━━━ DATA SUPPLIED ━━━

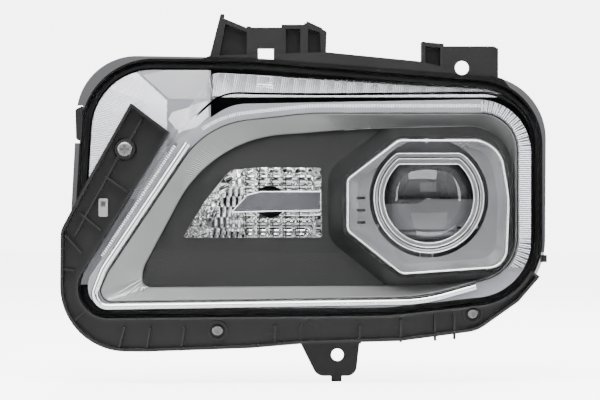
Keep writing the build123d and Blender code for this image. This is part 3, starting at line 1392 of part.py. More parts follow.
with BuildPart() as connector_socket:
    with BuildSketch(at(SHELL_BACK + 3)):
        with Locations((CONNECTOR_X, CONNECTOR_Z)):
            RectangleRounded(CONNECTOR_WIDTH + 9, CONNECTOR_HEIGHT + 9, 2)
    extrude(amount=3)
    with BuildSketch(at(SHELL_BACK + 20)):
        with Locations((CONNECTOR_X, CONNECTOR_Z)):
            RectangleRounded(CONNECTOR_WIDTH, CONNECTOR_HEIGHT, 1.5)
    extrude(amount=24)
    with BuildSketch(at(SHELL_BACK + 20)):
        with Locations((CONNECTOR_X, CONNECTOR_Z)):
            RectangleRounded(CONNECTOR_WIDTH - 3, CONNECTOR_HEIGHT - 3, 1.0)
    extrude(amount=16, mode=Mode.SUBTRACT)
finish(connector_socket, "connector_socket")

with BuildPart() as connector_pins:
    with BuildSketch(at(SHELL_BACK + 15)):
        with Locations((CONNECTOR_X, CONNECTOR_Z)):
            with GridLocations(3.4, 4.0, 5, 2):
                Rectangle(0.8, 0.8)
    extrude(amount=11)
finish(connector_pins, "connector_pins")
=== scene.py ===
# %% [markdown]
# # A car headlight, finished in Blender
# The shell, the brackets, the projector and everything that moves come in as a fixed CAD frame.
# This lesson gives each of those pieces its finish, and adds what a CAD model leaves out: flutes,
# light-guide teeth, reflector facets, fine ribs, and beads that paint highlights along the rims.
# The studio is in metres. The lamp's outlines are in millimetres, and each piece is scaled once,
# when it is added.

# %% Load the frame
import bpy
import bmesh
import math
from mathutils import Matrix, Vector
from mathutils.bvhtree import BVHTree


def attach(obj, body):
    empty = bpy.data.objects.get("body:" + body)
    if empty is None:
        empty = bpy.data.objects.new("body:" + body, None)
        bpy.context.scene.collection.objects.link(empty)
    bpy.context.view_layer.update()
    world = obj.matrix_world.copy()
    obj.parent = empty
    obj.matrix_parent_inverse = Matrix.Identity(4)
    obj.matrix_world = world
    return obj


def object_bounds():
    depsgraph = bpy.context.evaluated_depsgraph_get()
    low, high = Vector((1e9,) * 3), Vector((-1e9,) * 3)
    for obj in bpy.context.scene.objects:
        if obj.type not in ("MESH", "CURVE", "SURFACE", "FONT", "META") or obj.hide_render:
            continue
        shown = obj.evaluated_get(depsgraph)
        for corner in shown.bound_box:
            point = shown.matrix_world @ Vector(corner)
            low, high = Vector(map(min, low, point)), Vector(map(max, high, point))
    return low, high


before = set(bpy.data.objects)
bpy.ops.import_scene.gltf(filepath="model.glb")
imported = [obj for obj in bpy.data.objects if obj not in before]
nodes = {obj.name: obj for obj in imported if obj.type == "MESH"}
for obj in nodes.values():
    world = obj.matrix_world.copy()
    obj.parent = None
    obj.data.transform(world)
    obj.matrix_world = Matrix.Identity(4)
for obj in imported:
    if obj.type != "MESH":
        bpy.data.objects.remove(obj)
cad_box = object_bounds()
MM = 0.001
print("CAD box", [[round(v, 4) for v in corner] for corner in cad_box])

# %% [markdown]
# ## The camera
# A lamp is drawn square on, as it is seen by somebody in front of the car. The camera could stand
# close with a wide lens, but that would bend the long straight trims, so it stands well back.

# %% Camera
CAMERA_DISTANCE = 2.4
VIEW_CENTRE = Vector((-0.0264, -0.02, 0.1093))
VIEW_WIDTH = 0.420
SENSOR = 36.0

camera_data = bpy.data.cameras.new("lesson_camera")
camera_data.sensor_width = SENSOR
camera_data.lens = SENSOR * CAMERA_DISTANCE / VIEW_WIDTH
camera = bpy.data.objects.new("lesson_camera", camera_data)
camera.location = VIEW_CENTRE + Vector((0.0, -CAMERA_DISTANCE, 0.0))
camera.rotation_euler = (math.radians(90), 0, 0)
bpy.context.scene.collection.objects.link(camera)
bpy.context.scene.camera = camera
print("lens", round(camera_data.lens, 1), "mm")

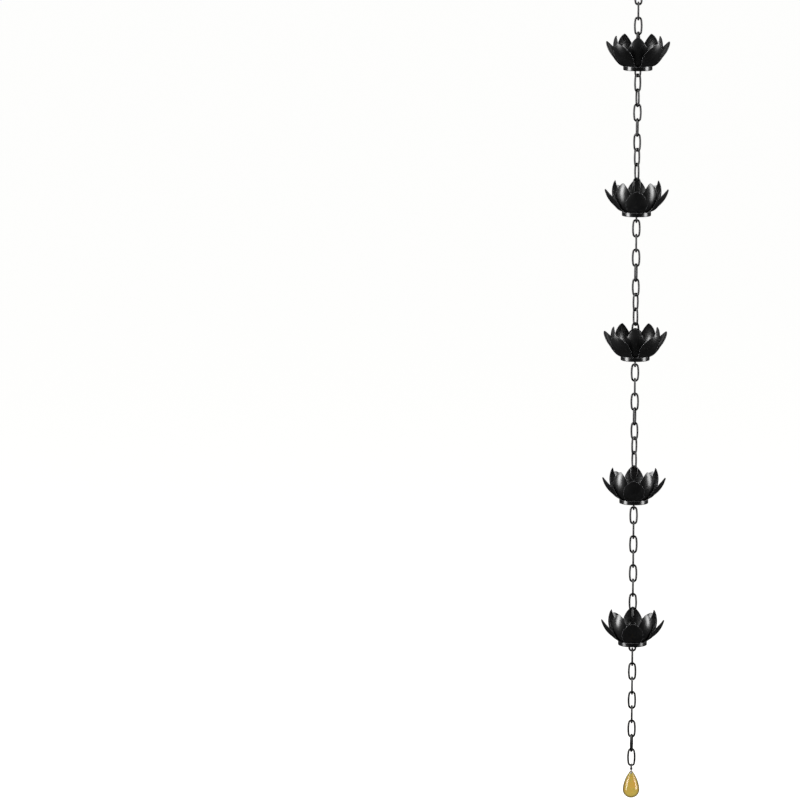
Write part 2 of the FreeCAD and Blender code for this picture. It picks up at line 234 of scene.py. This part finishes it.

━━━

EXERCISE DETAILS
Write out every line of the material again, exactly as it reads.

ANSWER IN FULL
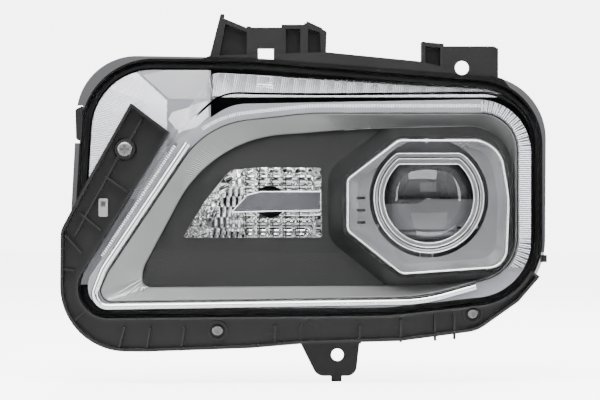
Keep writing the build123d and Blender code for this image. This is part 3, starting at line 1392 of part.py. More parts follow.
with BuildPart() as connector_socket:
    with BuildSketch(at(SHELL_BACK + 3)):
        with Locations((CONNECTOR_X, CONNECTOR_Z)):
            RectangleRounded(CONNECTOR_WIDTH + 9, CONNECTOR_HEIGHT + 9, 2)
    extrude(amount=3)
    with BuildSketch(at(SHELL_BACK + 20)):
        with Locations((CONNECTOR_X, CONNECTOR_Z)):
            RectangleRounded(CONNECTOR_WIDTH, CONNECTOR_HEIGHT, 1.5)
    extrude(amount=24)
    with BuildSketch(at(SHELL_BACK + 20)):
        with Locations((CONNECTOR_X, CONNECTOR_Z)):
            RectangleRounded(CONNECTOR_WIDTH - 3, CONNECTOR_HEIGHT - 3, 1.0)
    extrude(amount=16, mode=Mode.SUBTRACT)
finish(connector_socket, "connector_socket")

with BuildPart() as connector_pins:
    with BuildSketch(at(SHELL_BACK + 15)):
        with Locations((CONNECTOR_X, CONNECTOR_Z)):
            with GridLocations(3.4, 4.0, 5, 2):
                Rectangle(0.8, 0.8)
    extrude(amount=11)
finish(connector_pins, "connector_pins")
=== scene.py ===
# %% [markdown]
# # A car headlight, finished in Blender
# The shell, the brackets, the projector and everything that moves come in as a fixed CAD frame.
# This lesson gives each of those pieces its finish, and adds what a CAD model leaves out: flutes,
# light-guide teeth, reflector facets, fine ribs, and beads that paint highlights along the rims.
# The studio is in metres. The lamp's outlines are in millimetres, and each piece is scaled once,
# when it is added.

# %% Load the frame
import bpy
import bmesh
import math
from mathutils import Matrix, Vector
from mathutils.bvhtree import BVHTree


def attach(obj, body):
    empty = bpy.data.objects.get("body:" + body)
    if empty is None:
        empty = bpy.data.objects.new("body:" + body, None)
        bpy.context.scene.collection.objects.link(empty)
    bpy.context.view_layer.update()
    world = obj.matrix_world.copy()
    obj.parent = empty
    obj.matrix_parent_inverse = Matrix.Identity(4)
    obj.matrix_world = world
    return obj


def object_bounds():
    depsgraph = bpy.context.evaluated_depsgraph_get()
    low, high = Vector((1e9,) * 3), Vector((-1e9,) * 3)
    for obj in bpy.context.scene.objects:
        if obj.type not in ("MESH", "CURVE", "SURFACE", "FONT", "META") or obj.hide_render:
            continue
        shown = obj.evaluated_get(depsgraph)
        for corner in shown.bound_box:
            point = shown.matrix_world @ Vector(corner)
            low, high = Vector(map(min, low, point)), Vector(map(max, high, point))
    return low, high


before = set(bpy.data.objects)
bpy.ops.import_scene.gltf(filepath="model.glb")
imported = [obj for obj in bpy.data.objects if obj not in before]
nodes = {obj.name: obj for obj in imported if obj.type == "MESH"}
for obj in nodes.values():
    world = obj.matrix_world.copy()
    obj.parent = None
    obj.data.transform(world)
    obj.matrix_world = Matrix.Identity(4)
for obj in imported:
    if obj.type != "MESH":
        bpy.data.objects.remove(obj)
cad_box = object_bounds()
MM = 0.001
print("CAD box", [[round(v, 4) for v in corner] for corner in cad_box])

# %% [markdown]
# ## The camera
# A lamp is drawn square on, as it is seen by somebody in front of the car. The camera could stand
# close with a wide lens, but that would bend the long straight trims, so it stands well back.

# %% Camera
CAMERA_DISTANCE = 2.4
VIEW_CENTRE = Vector((-0.0264, -0.02, 0.1093))
VIEW_WIDTH = 0.420
SENSOR = 36.0

camera_data = bpy.data.cameras.new("lesson_camera")
camera_data.sensor_width = SENSOR
camera_data.lens = SENSOR * CAMERA_DISTANCE / VIEW_WIDTH
camera = bpy.data.objects.new("lesson_camera", camera_data)
camera.location = VIEW_CENTRE + Vector((0.0, -CAMERA_DISTANCE, 0.0))
camera.rotation_euler = (math.radians(90), 0, 0)
bpy.context.scene.collection.objects.link(camera)
bpy.context.scene.camera = camera
print("lens", round(camera_data.lens, 1), "mm")

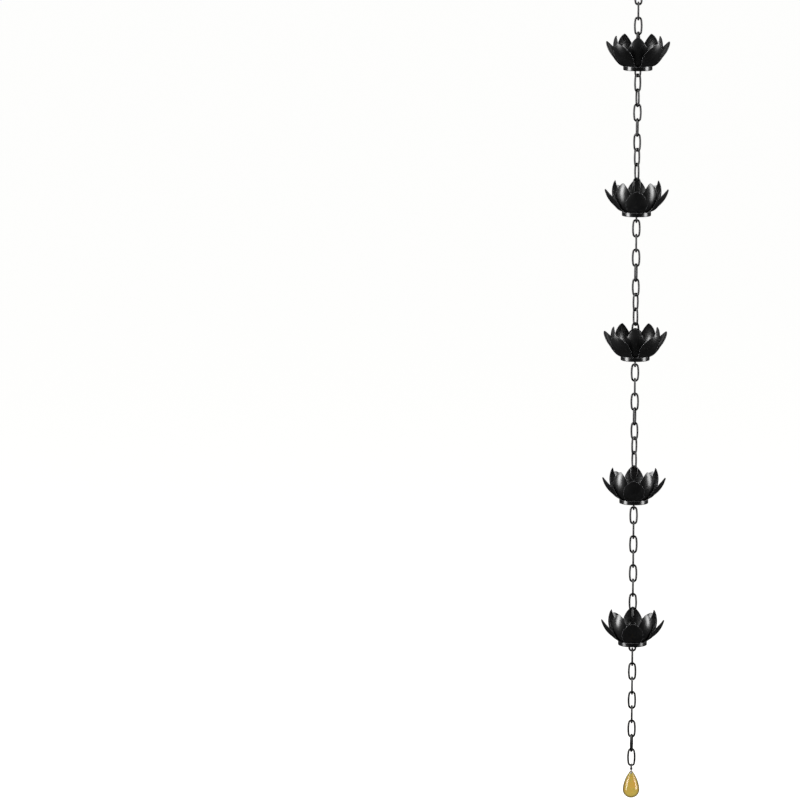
Write part 2 of the FreeCAD and Blender code for this picture. It picks up at line 234 of scene.py. This part finishes it.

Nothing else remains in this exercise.